Inoltre la ricorrente era tenuta, ai sensi dell’art. 366 c.p.c., comma 1, n. 6, ad individuare gli atti del processo nei quali i mezzi di prova erano stati ritualmente richiesti, onde consentire alla Corte – che non ha accesso diretto a tali atti, in considerazione del tipo di vizio denunciato – di verificare in limine l’ammissibilità della censura.

In conclusione il ricorso deve essere rigettato, e la parte ricorrente condannata alla rifusione delle spese del giudizio di legittimità, liquidate in dispositivo.

PQM

rigetta il ricorso. Condanna la ricorrente al pagamento in favore della controricorrente, delle spese del giudizio di legittimità, che liquida in Euro 2.900,00 per compensi, oltre alle spese forfettarie nella misura del 15 per cento, agli esborsi liquidati in Euro 200,00, ed agli accessori di legge.
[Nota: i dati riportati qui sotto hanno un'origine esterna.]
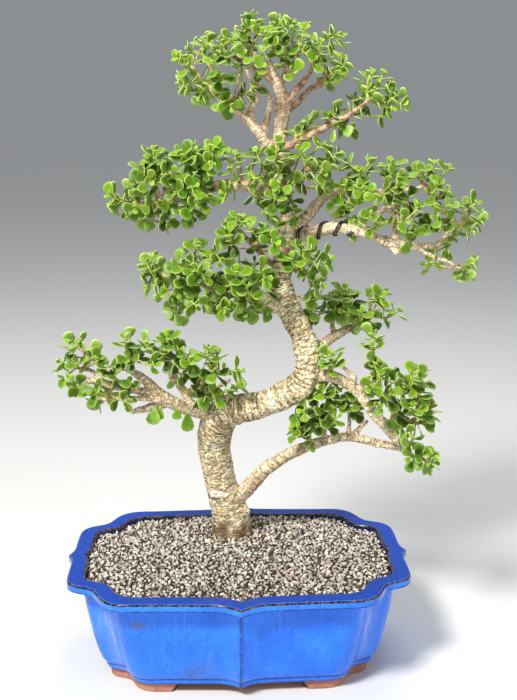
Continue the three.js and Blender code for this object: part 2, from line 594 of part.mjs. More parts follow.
// The nearest point of a piece of wood's limbs to a target that carries no other spray.
function rootOn(limbs, target) {
  const joints = limbs.flatMap((limb) => limb.slice(1)).filter((joint) => !joint.taken);
  const root = joints.reduce((best, joint) =>
    joint.at.distanceTo(target) < best.at.distanceTo(target) ? joint : best);
  root.taken = true;
  return root;
}

// The stem of a spray: its own readings, or a line from the wood towards the middle of its shoots.
function stemOf(name, limbs, ends) {
  if (STEMS[name]) {
    return limbPoints(STEMS[name]).map(({ at, radius }) => ({ at, half: radius * STEM.ownShare, ends: [] }));
  }
  const middle = ends.reduce((sum, end) => sum.add(end), new THREE.Vector3()).divideScalar(ends.length);
  const root = rootOn(limbs, middle);
  const joints = Math.ceil(ends.length / TWIG.perJoint);
  const out = middle.clone().sub(root.at);
  const least = root.radius + STEM.clearOfWood;
  const length = Math.max(out.length() * STEM.reach, least + joints * STEM.leastStep);
  out.normalize();
  const stem = [{ at: root.at.clone(), half: STEM.half, ends: [] }];
  for (let i = 0; i < joints; i++) {
    const along = least + ((length - least) * (i + 1)) / joints;
    stem.push({ at: root.at.clone().addScaledVector(out, along), half: STEM.half, ends: [] });
  }
  return stem;
}

// Gives each shoot's end to the nearest joint of the stem that has a free side.
function shareEnds(stem, ends) {
  ends.forEach((end) => {
    const free = stem.slice(1).filter((joint) => joint.ends.length < TWIG.perJoint);
    const choice = free.reduce((best, joint) =>
      joint.at.distanceTo(end) < best.at.distanceTo(end) ? joint : best);
    choice.ends.push(end);
  });
}

function growStem(spray) {
  const { growth, stem } = spray;
  const frames = framesAlong(stem.map(({ at }) => at));
  let tip = growth.start(stem[0].at, frames[0].forward, stem[0].half);
  stem.slice(1).forEach((joint, i) => {
    const { forward } = frames[i + 1];
    const half = TWIG.joint / 2;
    const near = joint.at.clone().addScaledVector(forward, -half);
    tip = growth.extrude(tip, near, forward, joint.half);
    spray.joined.push(tip.block);
    if (!joint.ends.length) return;
    tip = growth.extrude(tip, near.addScaledVector(forward, TWIG.joint), forward, joint.half);
    joint.block = tip.block;
    joint.sides = [...tip.sides];
    spray.joined.push(tip.block);
  });
  stem.at(-1).sides.push(tip);
  blocks.push(...spray.joined);
}

function growTwigs(spray) {
  const { growth } = spray;
  spray.stem.forEach((joint) => {
    joint.ends.forEach((end) => {
      const direction = end.clone().sub(joint.at).normalize();
      const facing = (face) => growth.normal(face).dot(direction);
      const face = joint.sides.reduce((best, side) => (facing(side) > facing(best) ? side : best));
      if (facing(face) < TWIG.leastFacing) return;
      const before = { points: growth.points.length, faces: new Set(growth.faces) };
      const twig = growth.extrude(face, end, direction, TWIG.endHalf);
      const bud = end.clone().addScaledVector(direction, TWIG.joint);
      const tip = growth.extrude(twig, bud, direction, TWIG.endHalf);
      if (isClear(twig.block, spray.joined)) {
        joint.sides = joint.sides.filter((side) => side !== face);
        blocks.push(twig.block, tip.block);
        spray.tips.push({ tip, direction, joined: [twig.block, tip.block] });
        return;
      }
      growth.points.length = before.points;
      growth.faces = before.faces;
    });
  });
}

// A pair of leaves across each shoot's end, and one that goes on from it.
function growLeaves(spray) {
  spray.tips.forEach(({ tip, direction, joined }, index) => {
    const { growth } = spray;
    const pair = index % 2 ? [0, 2] : [1, 3];
    const across = growth.normal(tip.sides[pair[0]]).cross(direction).normalize();
    pair.forEach((side, i) => {
      const face = tip.sides[side];
      const out = growth.normal(face).multiplyScalar(PAIR.spread).addScaledVector(direction, PAIR.ahead);
      leaf(growth, face, out.normalize(), across, PAIR.sizes[i], joined);
    });
    leaf(growth, tip, direction, across, PAIR.lastSize, joined);
  });
}

// The band of wire, wound round the main limb of a branch between two of its points.
function branchWire(limb) {
  const frames = framesAlong(limb.map(({ at }) => at));
  const steps = Math.round(WIRE.turns * WIRE.stepsPerTurn);
  const rings = Array.from({ length: steps + 1 }, (_, step) => {
    const along = THREE.MathUtils.lerp(WIRE.fromPoint, WIRE.toPoint, step / steps);
    const i = Math.floor(along);
    const share = along - i;
    const [here, next] = [frames[i], frames[i + 1]];
    const centre = here.point.clone().lerp(next.point, share);
    const forward = next.point.clone().sub(here.point).normalize();
    const side = here.side.clone().lerp(next.side, share).normalize();
    const up = forward.clone().cross(side).normalize();
    const turn = Math.PI / 2 - (2 * Math.PI * WIRE.turns * step) / steps;
    const out = side.multiplyScalar(Math.cos(turn)).addScaledVector(up, Math.sin(turn));
    const radius = THREE.MathUtils.lerp(limb[i].radius, limb[i + 1].radius, share);
    const at = centre.addScaledVector(out, radius + WIRE.strand / 2 + 2 * GAP);
    const { shoulder } = WIRE;
    return [[1, 0], [shoulder, 1], [-shoulder, 1], [-1, 0], [-shoulder, -1], [shoulder, -1]].map(([s, o]) =>
      at.clone().addScaledVector(forward, s * WIRE.strand).addScaledVector(out, (o * WIRE.strand) / 2),
    );
  });
  return rings;
}

const group = new THREE.Group();
const trunkLimb = limbPoints(TRUNK);
const trunkParts = [trunkLimb, ...roots()];
const wood = { trunk: [trunkLimb] };

function joinLimbs(limbs, extra) {
  const sides = (limb) => (limb[0].radius > SIDES.thickFrom ? SIDES.thick : SIDES.thin);
  return limbs
    .map((limb) => solid(loft(limbRings(limb, sides(limb), extra))))
    .reduce((sum, one) => sum.add(one));
}

const trunkHull = joinLimbs(trunkParts, GAP);
const swollenWood = [trunkHull];
group.add(meshOf("trunk", joinLimbs(trunkParts), BARK));
registerLimb(limbRings(trunkLimb, SIDES.thick));

Object.entries(BRANCHES).forEach(([name, readings]) => {
  const limbs = readings.map(limbPoints);
  const whole = swollenWood.reduce((left, other) => left.subtract(other), joinLimbs(limbs));
  group.add(meshOf(`${name}_branch`, largestBody(whole), BARK));
  swollenWood.push(joinLimbs(limbs, GAP));
  limbs.forEach((limb) => registerLimb(limbRings(limb, SIDES.thin)));
  wood[name] = limbs;
});

const wireRings = branchWire(wood.wired_right[0]);
registerLimb(wireRings);
const wire = swollenWood.reduce((left, other) => left.subtract(other), solid(loft(wireRings)));
group.add(meshOf("branch_wire", largestBody(wire), WIRE_COAT));

const sprays = SPRAYS.map(([name, on, padName, readings]) => {
  const [across, down, halfWidth, halfHeight, halfDepth, depth] = PADS[padName];
  const ends = readings.map(([u, v], i) => {
    const off = ((u - across) / halfWidth) ** 2 + ((v - down) / halfHeight) ** 2;
    const bulge = halfDepth * Math.sqrt(Math.max(THINNEST_PAD, 1 - off));
    return place(u, v, depth - bulge * SHOOT_DEPTHS[i % SHOOT_DEPTHS.length]).at;
  });
  const stem = stemOf(name, wood[on], ends);
  shareEnds(stem, ends);
  return { name, growth: new Growth(), stem, joined: [], tips: [] };
});
sprays.forEach(growStem);
sprays.forEach(growTwigs);
sprays.forEach(growLeaves);
sprays.forEach(({ name, growth }) => {
  const grown = solid(growth.geometry());
  const fitted = swollenWood.reduce((left, other) => left.subtract(other), grown);
  group.add(meshOf(`${name}_spray`, largestBody(fitted), JADE));
});

group.add(meshOf("pot", pot(), GLAZE));

const meshes = [-1, 1].map(drainMesh);
meshes.forEach((plate, i) => group.add(meshOf(`drain_mesh_${i ? "right" : "left"}`, plate, PLASTIC)));

// Soil fills the pot's inside, round the roots and over the drain meshes.
const innerSteps = [...INNER_WALL].reverse().map(([inset, z]) => [inset + 2 * GAP, z]);
const soilSteps = innerSteps.filter(([, z]) => z < SOIL_TOP).map(([inset, z]) => [inset, z + GAP]);
const soilEdge = INNER_WALL.find(([, z]) => z === SOIL_TOP)[0] + 2 * GAP;
soilSteps.push([soilEdge, SOIL_TOP]);
const meshRoom = [-1, 1].map((side) => {
  const room = new THREE.BoxGeometry(DRAIN_MESH.side + 1, DRAIN_MESH.side + 1, 2 * (DRAIN_MESH.thickness + GAP));
  return solid(room.translate(side * DRAIN.x, 0, FLOOR_Z + GAP));
});
let soil = solid(loft(soilSteps.map(([inset, z]) => planRing(inset, z)))).subtract(trunkHull);
meshRoom.forEach((room) => {
  soil = soil.subtract(room);
});
group.add(meshOf("soil", largestBody(soil), SOIL));

const gritSteps = [
  [soilEdge, SOIL_TOP + GAP], [GRIT_EDGE.inset, GRIT_EDGE.height], [GRIT_CROWN.inset, GRIT_CROWN.height],
];
const grit = solid(loft(gritSteps.map(([inset, z]) => planRing(inset, z)))).subtract(trunkHull);
group.add(meshOf("top_dressing", largestBody(grit), GRIT));

// The origin is on the standing surface, under the middle of the whole object.
const extent = new THREE.Box3().setFromObject(group);
const middle = extent.getCenter(new THREE.Vector3());
group.position.set(-middle.x, -middle.y, -extent.min.z);

const bonsai = new THREE.Group();
bonsai.add(group);
export default bonsai;
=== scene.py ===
"""A dwarf jade bonsai in its blue glazed pot. Lengths are millimetres from the middle of the pot's foot
plane, with +Z up and the long front facing -Y, until to_frame turns them into metres in the row frame."""
import json
import math

import bmesh
import bpy
import numpy as np
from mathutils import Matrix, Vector, noise

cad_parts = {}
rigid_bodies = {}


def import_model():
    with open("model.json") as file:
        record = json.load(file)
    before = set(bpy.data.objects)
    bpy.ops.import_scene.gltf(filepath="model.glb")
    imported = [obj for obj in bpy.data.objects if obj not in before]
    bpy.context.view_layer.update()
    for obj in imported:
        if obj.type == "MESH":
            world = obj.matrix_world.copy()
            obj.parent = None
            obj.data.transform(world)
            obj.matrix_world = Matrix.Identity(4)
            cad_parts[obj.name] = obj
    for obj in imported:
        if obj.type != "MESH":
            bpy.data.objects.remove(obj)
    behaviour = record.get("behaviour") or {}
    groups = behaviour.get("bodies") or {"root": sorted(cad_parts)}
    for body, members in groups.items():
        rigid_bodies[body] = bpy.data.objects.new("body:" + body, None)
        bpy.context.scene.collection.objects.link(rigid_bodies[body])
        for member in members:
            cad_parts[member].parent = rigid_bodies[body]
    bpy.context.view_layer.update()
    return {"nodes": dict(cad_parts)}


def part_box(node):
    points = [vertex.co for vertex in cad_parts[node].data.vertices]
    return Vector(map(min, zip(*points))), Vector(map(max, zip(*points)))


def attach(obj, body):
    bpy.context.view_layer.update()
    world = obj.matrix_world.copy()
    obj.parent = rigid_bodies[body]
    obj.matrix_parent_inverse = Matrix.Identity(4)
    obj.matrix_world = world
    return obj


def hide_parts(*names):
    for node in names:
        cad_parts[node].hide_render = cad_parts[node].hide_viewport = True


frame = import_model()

MM = 0.001
UP = np.array([0.0, 0.0, 1.0])
RNG = np.random.default_rng(17)

# The view that the tree's points were read off, in pixels of a 517 by 700 picture and in millimetres
PICTURE_HEIGHT = 700
VIEW = {"focal": 1100, "across": 258.5, "down": 350, "distance": 1160, "drop": 212.5, "shift": 21.3}
PITCH = math.radians(13)
TURN = math.radians(2.3)  # the pot is turned a little in that view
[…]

Ai sensi del D.P.R. 30 maggio 2002, n. 115, art. 13, comma 1 quater, inserito dalla L. 24 dicembre 2012, n. 228, art. 1, comma 17, dà atto della sussistenza dei presupposti per il versamento, da parte del ricorrente principale, dell’ulteriore importo a titolo di contributo unificato pari a quello dovuto per il ricorso principale, a norma dello stesso art. 13, comma 1 bis.

Così deciso in Roma, il 15 giugno 2016.